A veces, cuando como en casa de mis padres y mi madre me sirve una bebida, me dice: ¡di cuándo! Yo sigo la broma y siempre respondo diciendo la palabra cuándo una vez que tengo suficiente bebida en el vaso. Pues bien, hace unos días unas circunstancias laborales hicieron que me acordara de esta broma familiar. Una de mis compañeras de trabajo, una mujer perfeccionista, casi obsesiva, amiga de las horas extra y - muy a su pesar - de las pastillas contra el estrés y la depresión, me contó que ha tenido suficiente y que no piensa dedicar ni una hora extra ni un pensamiento más al trabajo. Dicho y hecho: su manera de trabajar ha cambiado tanto, que parece otra persona. Viéndolo, me vino a la mente ese ¡di cuándo! de mi madre... mi compañera, a su manera, también ha dicho cuándo y se ha plantado.

Extrapolando esto a otros aspectos de la vida, se me ocurre pensar que quizás deberíamos aprender a decir cuándo más a menudo. Mil y una razones nos separan de esa palabra mágica: pudor, sacrificio, objectivos, miedo, solidaridad... Sea por lo que sea, en ocasiones no sabemos decir basta cuando es necesario. El resultado, como cabría esperar, es que nuestro vaso se llena demasiado, con sus lógicas consecuencias.

A mí me costó mucho aprender que a veces hay que soltar. Por mucho que queramos algo o a alguien, por muy claros que tengamos nuestros objetivos - laborales, artísticos, personales - por muy dolorosa que sea la despedida... Es algo difícil de entender y de dominar, pero lo cierto es que hay ocasiones en las que el vaso no tiene capacidad para una sola gota más.


Pero, ¿cómo sabemos cuándo el vaso está demasiado lleno? ¿Cómo sabemos cuándo hay que dejar de insistir y encaminar nuestros pasos hacia otro lugar? Supongo que la respuesta está en cada uno de nosotros y en cada circunstancia que nos toca vivir. En mi caso, el dolor y el vacío que sentí por alejarme de lo que me importaba se vio compensado por el descanso, el alivio, la tranquilidad mental y emocional que obtuve al apartarme de algo que estaba viciado y que se había vuelto innecesariamente duro. Creo que la respuesta es instintiva y muy simple: si te sientes mejor cuando te alejas, tus pasos van en la dirección correcta.

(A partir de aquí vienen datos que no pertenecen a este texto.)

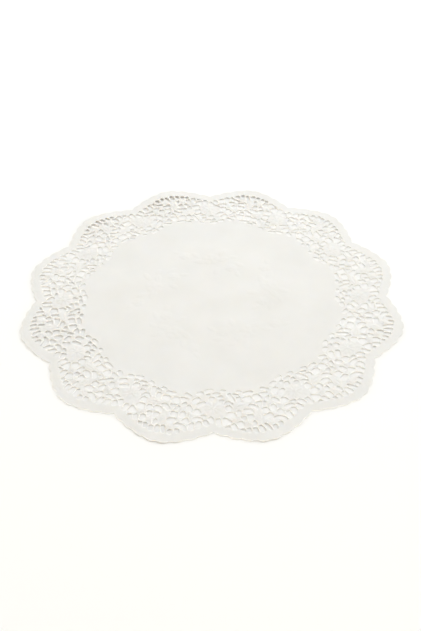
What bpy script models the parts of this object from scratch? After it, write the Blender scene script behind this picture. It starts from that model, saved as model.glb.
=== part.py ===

Mi experiencia personal me ha enseñado que esos pasos, además, son de crecimiento: ponen a prueba nuestra capacidad para madurar, para aprender y para convertirnos en personas mejores, más capaces y más completas. Apartarnos de algo que nos importa mucho suele ir acompañado de cierta pérdida de identidad, parece que estamos volviendo a la casilla de salida y que tenemos que empezar de cero la búsqueda de nuestro sitio en el mundo. Es una sensación desconcertante y aterradora, pero lo mejor que podemos hacer con ella es darle la bienvenida, dejarla estar, sentirla y permitir que nos mueva.


La cultura popular habla mucho de fluir, de dejarnos llevar y permitir que la vida nos deje en nuestro lugar. En muchas ocasiones, hablamos de todo esto sin saber siquiera lo que significa en realidad. Sin embargo, yo he visto en los últimos meses que, si sabemos parar cuando hace falta, si dejamos de intentar forzar nuestra vidas hacia lo que no nos corresponde en ese momento, todo se hace mucho más sencillo y la vida se vuelve más dulce y más amable de lo que hubiéramos podido imaginar.

Pero lo más importante es que, al dejar a la vida hacer su trabajo, ésta se encarga realmente de llevarnos a donde tenemos que estar. Y curiosamente, a veces - sólo a veces - nos lleva de vuelta a eso mismo que tanto nos costaba soltar. Entonces nos damos cuenta de que nos vimos obligados a destruirlo para poder recomponerlo ahora, pieza por pieza, para crear algo mucho más grande, más limpio e infinitamente más bello de lo que nunca fue.